As you point out, Z and C seem to have a better scaling at the beginning because they are weaker than SF and K. Exactly.
One thing that Andreas could do is to test Engine_X vs Engine_X (with twice the time, not twice the cores). This will be a theoretical 100% speed up for two cores. If we get the ratio we will get an "effective" speed up.

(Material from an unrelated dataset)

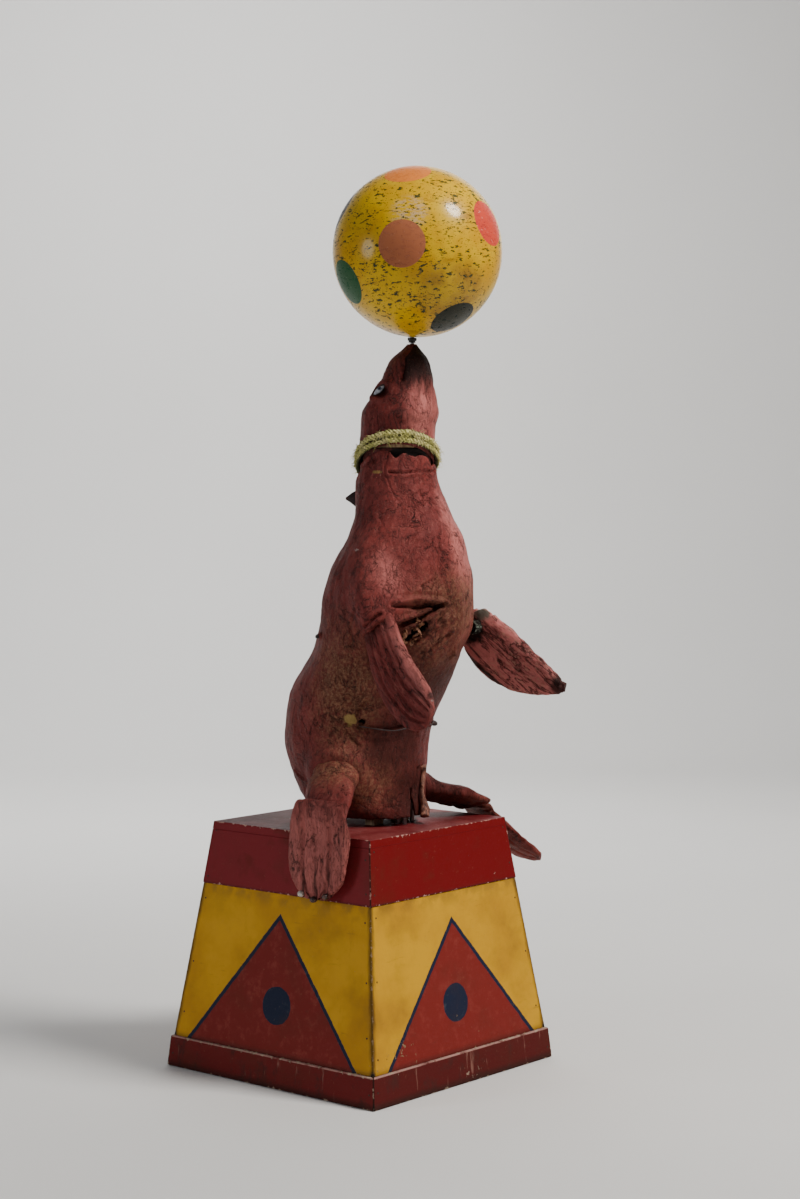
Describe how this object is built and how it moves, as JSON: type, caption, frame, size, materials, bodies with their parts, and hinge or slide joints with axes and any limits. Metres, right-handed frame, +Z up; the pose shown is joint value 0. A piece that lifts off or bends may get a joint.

Sorry, I was going give the derivation but I got trapped with work
Code: Select all
Tipical Amdahl can be shown as
S + P
SU = ---------
S + P/n
Numerator is the work with one thread, denominator is the work with "n" threads
SU = speed up
S = serial fraction of the work that cannot be parallelized
P = work that can be parallelized
n = threads
Of course, S + P = 1
But, Amdahl cannot explain that the speed up may go down at a certain number of threads.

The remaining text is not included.